◆ **EXERCISE**
Write out only the lines running from the one that contains "before = set(bpy.data.objects)" to the end of the material, both ends included.

○ ○ ○ ○ ○ ○ ○

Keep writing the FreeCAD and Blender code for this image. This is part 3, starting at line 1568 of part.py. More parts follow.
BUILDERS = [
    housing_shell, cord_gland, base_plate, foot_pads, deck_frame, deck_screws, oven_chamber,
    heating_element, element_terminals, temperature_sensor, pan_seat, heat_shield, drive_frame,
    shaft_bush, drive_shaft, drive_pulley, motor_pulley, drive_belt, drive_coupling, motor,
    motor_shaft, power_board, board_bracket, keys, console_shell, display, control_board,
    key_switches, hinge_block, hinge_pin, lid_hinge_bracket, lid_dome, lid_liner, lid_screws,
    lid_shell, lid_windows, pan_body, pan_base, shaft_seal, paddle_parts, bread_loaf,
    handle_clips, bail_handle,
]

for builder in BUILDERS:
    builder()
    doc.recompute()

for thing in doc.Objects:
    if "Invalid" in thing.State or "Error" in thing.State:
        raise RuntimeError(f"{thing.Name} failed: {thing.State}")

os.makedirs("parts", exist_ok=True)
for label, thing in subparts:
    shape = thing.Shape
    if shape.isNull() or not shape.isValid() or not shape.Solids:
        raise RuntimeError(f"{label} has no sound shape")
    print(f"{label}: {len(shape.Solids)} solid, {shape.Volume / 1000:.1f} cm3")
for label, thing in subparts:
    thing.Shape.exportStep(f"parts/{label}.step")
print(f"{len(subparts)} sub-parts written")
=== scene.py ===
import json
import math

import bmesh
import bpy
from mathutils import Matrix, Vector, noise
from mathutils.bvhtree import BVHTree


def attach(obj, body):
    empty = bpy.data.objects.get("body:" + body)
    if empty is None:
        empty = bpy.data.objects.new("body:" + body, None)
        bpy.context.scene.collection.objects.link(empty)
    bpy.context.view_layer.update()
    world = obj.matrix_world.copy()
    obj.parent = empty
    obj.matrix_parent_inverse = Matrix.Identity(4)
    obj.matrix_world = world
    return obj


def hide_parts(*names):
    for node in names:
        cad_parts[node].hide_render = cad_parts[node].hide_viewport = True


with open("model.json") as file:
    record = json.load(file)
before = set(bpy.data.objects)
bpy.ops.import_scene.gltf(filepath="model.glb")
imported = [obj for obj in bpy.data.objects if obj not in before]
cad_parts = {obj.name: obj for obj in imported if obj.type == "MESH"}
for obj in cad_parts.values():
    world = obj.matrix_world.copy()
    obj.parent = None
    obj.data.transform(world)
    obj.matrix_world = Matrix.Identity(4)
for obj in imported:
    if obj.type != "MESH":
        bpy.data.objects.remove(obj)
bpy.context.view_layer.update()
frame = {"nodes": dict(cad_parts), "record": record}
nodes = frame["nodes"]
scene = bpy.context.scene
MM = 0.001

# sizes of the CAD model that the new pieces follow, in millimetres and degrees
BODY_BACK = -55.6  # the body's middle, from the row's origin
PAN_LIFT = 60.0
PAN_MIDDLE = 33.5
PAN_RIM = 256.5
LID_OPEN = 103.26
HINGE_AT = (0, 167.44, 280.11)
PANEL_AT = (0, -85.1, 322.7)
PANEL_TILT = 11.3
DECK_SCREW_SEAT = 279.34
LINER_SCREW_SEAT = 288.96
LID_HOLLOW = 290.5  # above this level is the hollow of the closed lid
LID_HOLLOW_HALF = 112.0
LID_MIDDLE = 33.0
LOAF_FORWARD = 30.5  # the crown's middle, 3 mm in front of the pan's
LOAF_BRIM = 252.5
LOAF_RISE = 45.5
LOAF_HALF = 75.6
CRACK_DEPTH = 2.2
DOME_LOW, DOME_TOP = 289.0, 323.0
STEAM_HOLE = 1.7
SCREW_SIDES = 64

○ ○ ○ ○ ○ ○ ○

◆ **ANSWER**
before = set(bpy.data.objects)
bpy.ops.import_scene.gltf(filepath="model.glb")
imported = [obj for obj in bpy.data.objects if obj not in before]
cad_parts = {obj.name: obj for obj in imported if obj.type == "MESH"}
for obj in cad_parts.values():
    world = obj.matrix_world.copy()
    obj.parent = None
    obj.data.transform(world)
    obj.matrix_world = Matrix.Identity(4)
for obj in imported:
    if obj.type != "MESH":
        bpy.data.objects.remove(obj)
bpy.context.view_layer.update()
frame = {"nodes": dict(cad_parts), "record": record}
nodes = frame["nodes"]
scene = bpy.context.scene
MM = 0.001

# sizes of the CAD model that the new pieces follow, in millimetres and degrees
BODY_BACK = -55.6  # the body's middle, from the row's origin
PAN_LIFT = 60.0
PAN_MIDDLE = 33.5
PAN_RIM = 256.5
LID_OPEN = 103.26
HINGE_AT = (0, 167.44, 280.11)
PANEL_AT = (0, -85.1, 322.7)
PANEL_TILT = 11.3
DECK_SCREW_SEAT = 279.34
LINER_SCREW_SEAT = 288.96
LID_HOLLOW = 290.5  # above this level is the hollow of the closed lid
LID_HOLLOW_HALF = 112.0
LID_MIDDLE = 33.0
LOAF_FORWARD = 30.5  # the crown's middle, 3 mm in front of the pan's
LOAF_BRIM = 252.5
LOAF_RISE = 45.5
LOAF_HALF = 75.6
CRACK_DEPTH = 2.2
DOME_LOW, DOME_TOP = 289.0, 323.0
STEAM_HOLE = 1.7
SCREW_SIDES = 64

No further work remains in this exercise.